Guyana’s government will ask the World Court in The Netherlands to rule that an 1899 demarcation of borders with neighboring Venezuela is valid and final after Venezuelan authorities refused to allow the court to hear the case, saying it does not have the right or legal jurisdiction to do so.
Guyanese Foreign Minister Carl Greenidge said government reacted almost immediately to the Venezuelan announcement, saying in an overnight statement that Guyana will ask the International Court of Justice (ICJ) to invoke Article 53 of its statutes allowing the court to rule in favor of the one party which decides to appear and make its case.
The two sides have for decades been feuding over land and marine boundaries with Venezuela, claiming that an 1899 settlement by an international tribunal involving the U.S., Russia, Great Britain and Venezuela was invalid because the others had conspired to cheat it out of a large area land and offshore area in and off western Guyana that it claims belongs to it.
U.S. major oil company ExxonMobil had back in 2015 found world-class deposits of oil and gas offshore Guyana and is preparing to start production in 2020, fueling Venezuelan anger about the possibility of Guyana becoming a world oil producing power despite its claims to local territory.
At the insistence of Guyana, the UN had earlier this year sent the case to the court for a once and for all ruling, but Venezuela said in a statement on Monday that it had informed the president of the court, through a letter signed by the Venezuelan President Nicolás Maduro of its sovereign decision not to participate in the procedure that Guyana intends to initiate, since the court “manifestly lacks jurisdiction over an action unilaterally proposed by the neighboring country, which does not have the consent of Venezuela.”
Greenidge said Guyana still hopes that Caracas will change its mind and appear before the court. If not, the ICJ will be forced to hand down a ruling that would be binding to both South American nations.

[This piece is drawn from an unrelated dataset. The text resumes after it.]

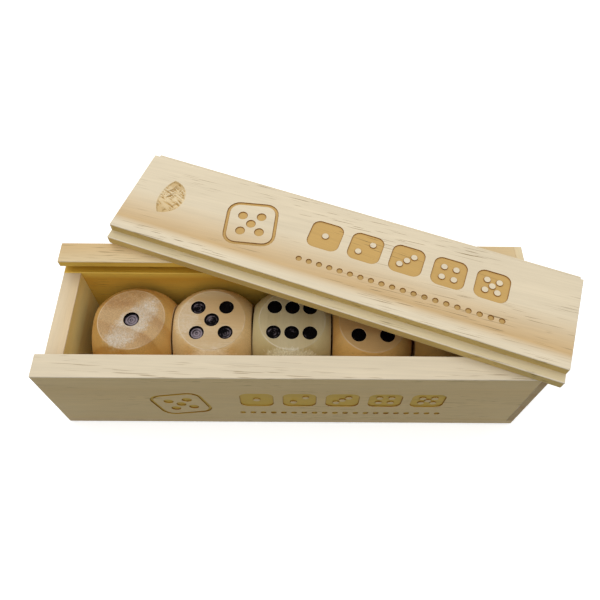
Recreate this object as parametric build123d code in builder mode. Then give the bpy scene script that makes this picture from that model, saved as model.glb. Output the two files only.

Guyana “trusts that the ICJ, the judicial organ of the United Nations, will resolve the controversy with Venezuela in accordance with the law in a manner that is fair and equitable,” Greenidge said.
Guyana badly wants a settlement of the dispute as foreign investors have shied away from pumping money in the disputed area because of the Venezuelan threat. In 2013, Venezuelan gunboats expelled a seismic vessel exploring for Texas, U.S.-based Anadarko Oil and detained its crew for almost a week. Venezuela had also ordered Exxon to vacate the area in 2015 but the company has ignored such orders and is preparing to begin production in two years.
Venezuelan Vice President Delcy Rodriguez said her country’s latest position had to do with “Venezuela’s historical position of not recognizing the jurisdiction of such international judicial body, in no case, and much less to settle this controversy where Venezuela shall make all efforts to defend its legitimate rights to the Guyana Esequiba.”
Guyana on the other hand stated that “hopes that, in due course, Venezuela will reconsider its position and decide to appear in court and defend its case. The court’s rules allow for that. At the same time, if Venezuela persists in its refusal to participate, the rules provide for the court to proceed, after a full hearing of the case, to a final judgment that is legally binding on both the participating and nonparticipating parties,” Greenidge stated.